> **DATA SECTION**:
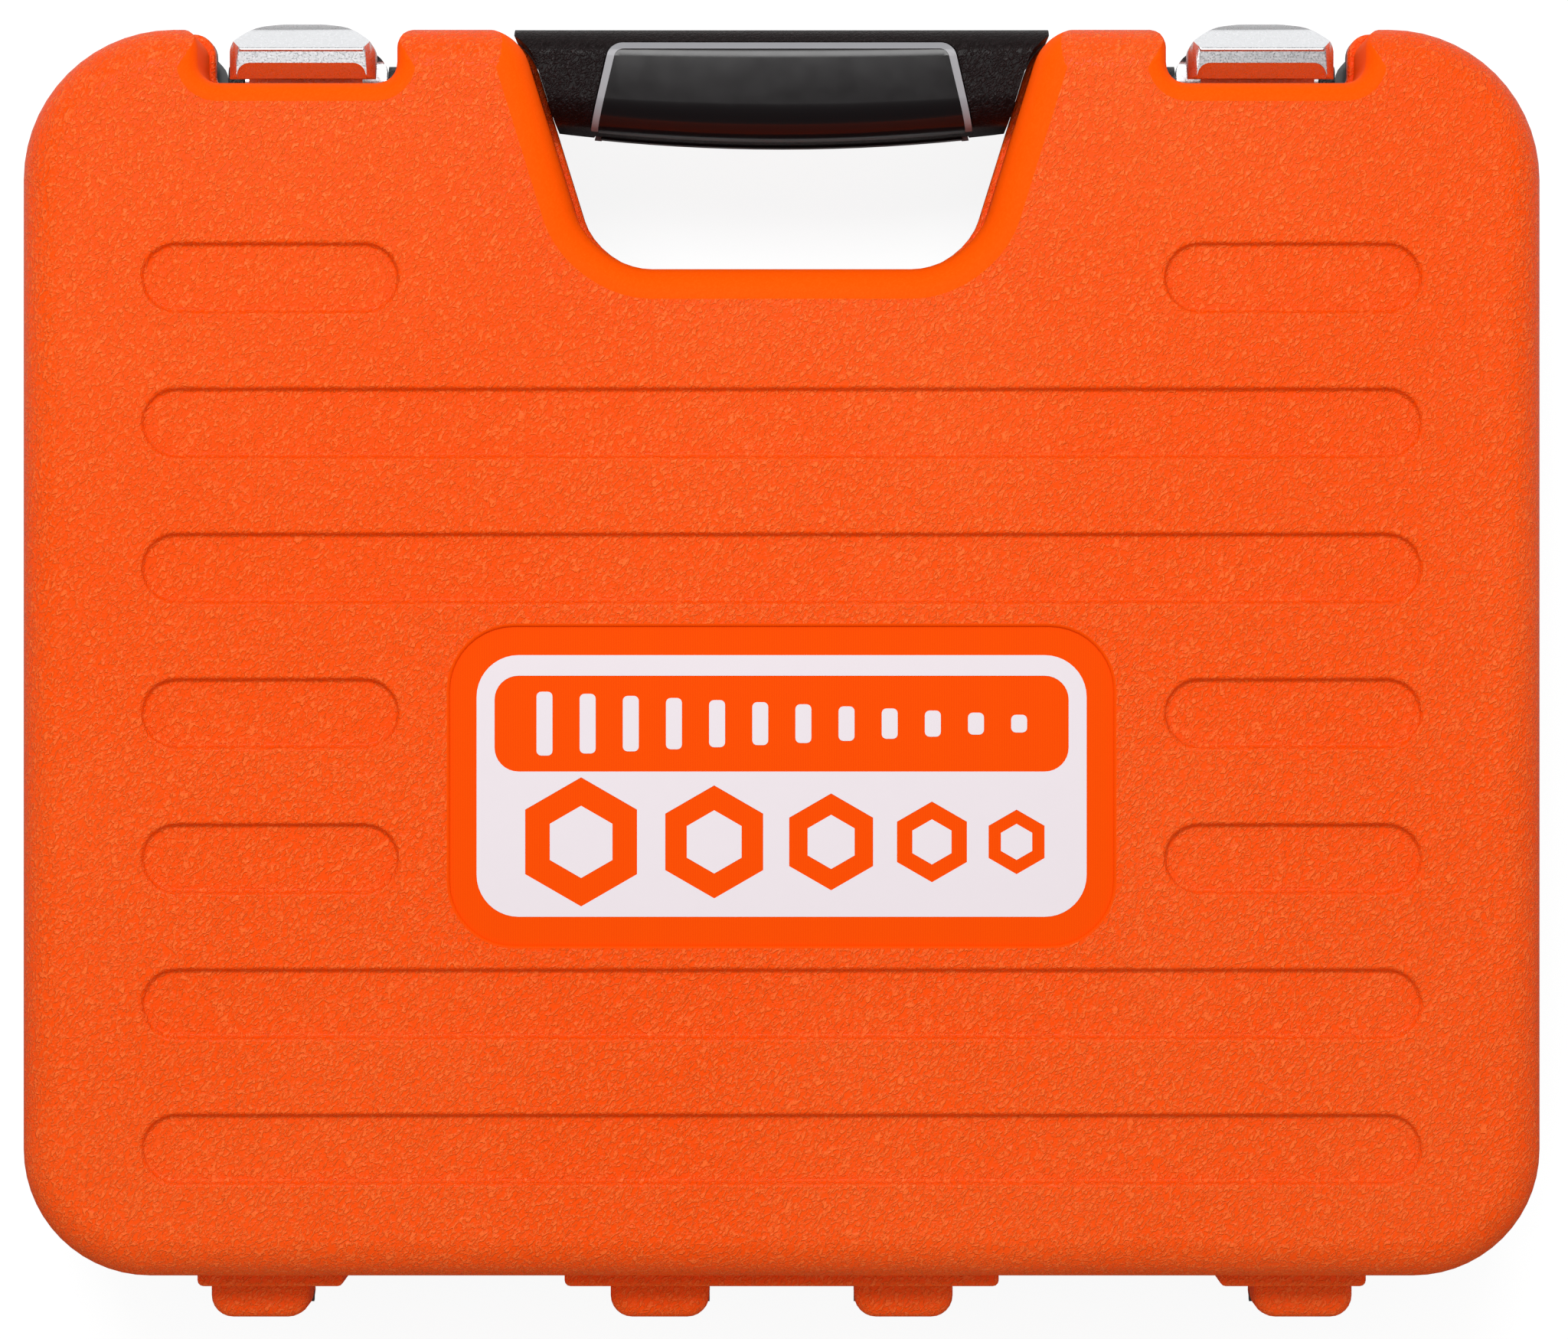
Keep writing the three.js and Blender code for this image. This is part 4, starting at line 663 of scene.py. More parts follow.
base = joined(case_half(BASE_DEPTH, (0,)), *[solid for x in KNUCKLE_X for solid in base_barrel(x)],
              *[solid for x in (-LATCH_X, LATCH_X) for solid in latch_ears(x)])
base = cut(base, rod(*hinge_bore),
           *[rod(PIN_BORE, LATCH_WIDTH + 12, (x, LATCH_PIVOT[0], BASE_DEPTH - LATCH_PIVOT[1]), "X", 16)
             for x in (-LATCH_X, LATCH_X)],
           rod(GRIP_PIN[2] + 0.25, 2 * GAP_MOUTH_HALF + 6, (0, GRIP_PIN[0], BASE_DEPTH - GRIP_PIN[1]), "X", 16))
finish_piece("base_skin", base, [DARK_GRAINED, DARK_SMOOTH], "case_base", ["base_shell"],
             BASE_PLACE)

# %% [markdown]
# The label is a print on the lid's panel: a pale field with rounded corners. Five hexagon rings in
# falling sizes and a band with a row of size bars above them show the plastic below. It is a film
# with a real edge, cut like any other solid.

# %% The label
def hexagon(flats, height, middle):
    """A six-sided bar that stands up, measured across its flats."""
    return rod(flats / math.sqrt(3), height, middle, sides=6)


print_z = LID_DEPTH - PANEL_DEPTH
film = new_solid(rectangle(*PRINT), print_z - 0.02, 0.1, segments=10)
left, right = PRINT[0] - PRINT[2] / 2, PRINT[0] + PRINT[2] / 2
band_y, band_height = PRINT[1] + 15.6, 24.0
band = new_solid(rectangle(PRINT[0], band_y, PRINT[2] - 9, band_height, 6), print_z - 1, 2, segments=8)
bars = gather(*[new_solid(rectangle(left + 17 + 10.8 * k, band_y, 4, 16 - 1.05 * k, 1.2), print_z - 2, 4, segments=4)
                for k in range(12)])
film = cut(film, cut(band, bars))
ring_x = left + 10
for flats in (28, 24.5, 21, 17.5, 14):
    middle = (ring_x + flats / math.sqrt(3), PRINT[1] - 14, print_z)
    ring = combine(hexagon(flats, 2, middle), hexagon(flats * 0.56, 3, middle), "DIFFERENCE")
    film = cut(film, ring)
    ring_x += 2 * flats / math.sqrt(3) + 3.0
finish_piece("label_print", film, [PRINT_WHITE], "lid", place=LID_PLACE)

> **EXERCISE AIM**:
Give an exact copy of all the data shown above.

> **SOLUTION**:
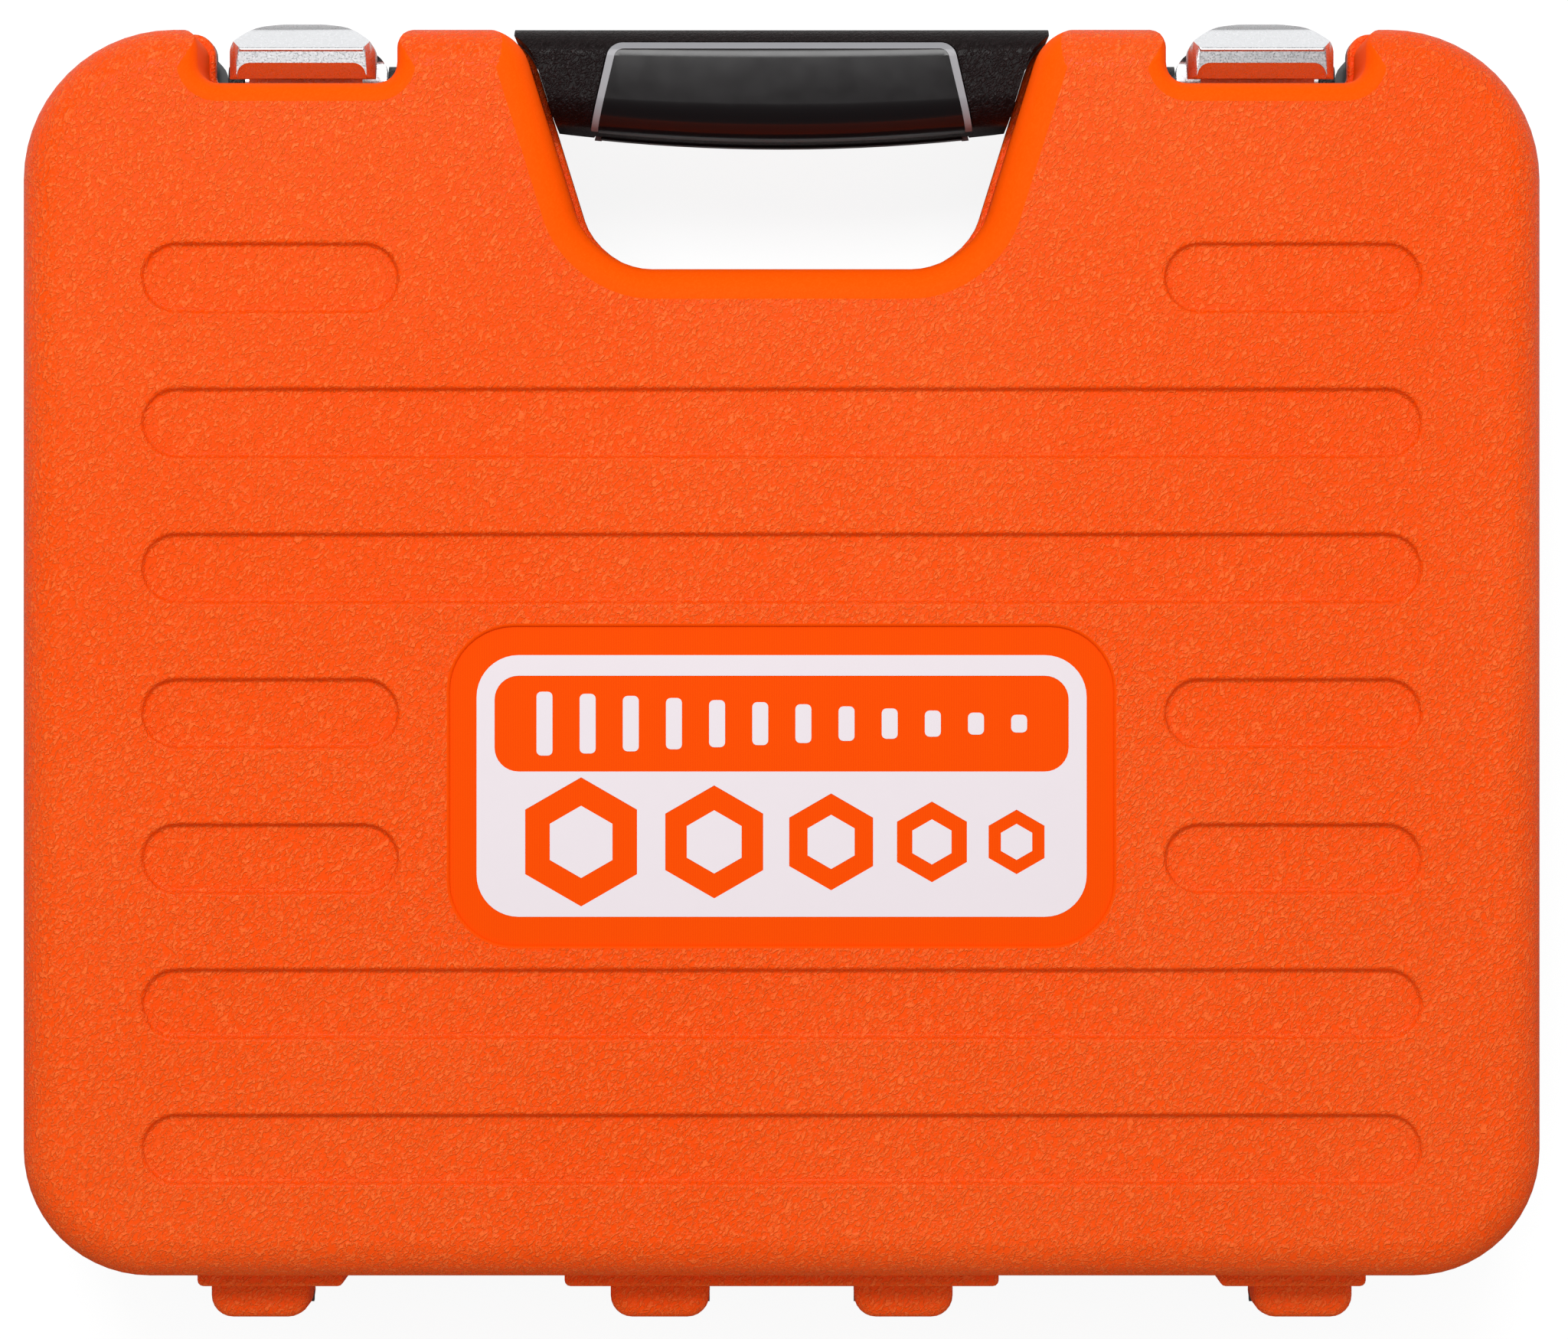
Keep writing the three.js and Blender code for this image. This is part 4, starting at line 663 of scene.py. More parts follow.
base = joined(case_half(BASE_DEPTH, (0,)), *[solid for x in KNUCKLE_X for solid in base_barrel(x)],
              *[solid for x in (-LATCH_X, LATCH_X) for solid in latch_ears(x)])
base = cut(base, rod(*hinge_bore),
           *[rod(PIN_BORE, LATCH_WIDTH + 12, (x, LATCH_PIVOT[0], BASE_DEPTH - LATCH_PIVOT[1]), "X", 16)
             for x in (-LATCH_X, LATCH_X)],
           rod(GRIP_PIN[2] + 0.25, 2 * GAP_MOUTH_HALF + 6, (0, GRIP_PIN[0], BASE_DEPTH - GRIP_PIN[1]), "X", 16))
finish_piece("base_skin", base, [DARK_GRAINED, DARK_SMOOTH], "case_base", ["base_shell"],
             BASE_PLACE)

# %% [markdown]
# The label is a print on the lid's panel: a pale field with rounded corners. Five hexagon rings in
# falling sizes and a band with a row of size bars above them show the plastic below. It is a film
# with a real edge, cut like any other solid.

# %% The label
def hexagon(flats, height, middle):
    """A six-sided bar that stands up, measured across its flats."""
    return rod(flats / math.sqrt(3), height, middle, sides=6)


print_z = LID_DEPTH - PANEL_DEPTH
film = new_solid(rectangle(*PRINT), print_z - 0.02, 0.1, segments=10)
left, right = PRINT[0] - PRINT[2] / 2, PRINT[0] + PRINT[2] / 2
band_y, band_height = PRINT[1] + 15.6, 24.0
band = new_solid(rectangle(PRINT[0], band_y, PRINT[2] - 9, band_height, 6), print_z - 1, 2, segments=8)
bars = gather(*[new_solid(rectangle(left + 17 + 10.8 * k, band_y, 4, 16 - 1.05 * k, 1.2), print_z - 2, 4, segments=4)
                for k in range(12)])
film = cut(film, cut(band, bars))
ring_x = left + 10
for flats in (28, 24.5, 21, 17.5, 14):
    middle = (ring_x + flats / math.sqrt(3), PRINT[1] - 14, print_z)
    ring = combine(hexagon(flats, 2, middle), hexagon(flats * 0.56, 3, middle), "DIFFERENCE")
    film = cut(film, ring)
    ring_x += 2 * flats / math.sqrt(3) + 3.0
finish_piece("label_print", film, [PRINT_WHITE], "lid", place=LID_PLACE)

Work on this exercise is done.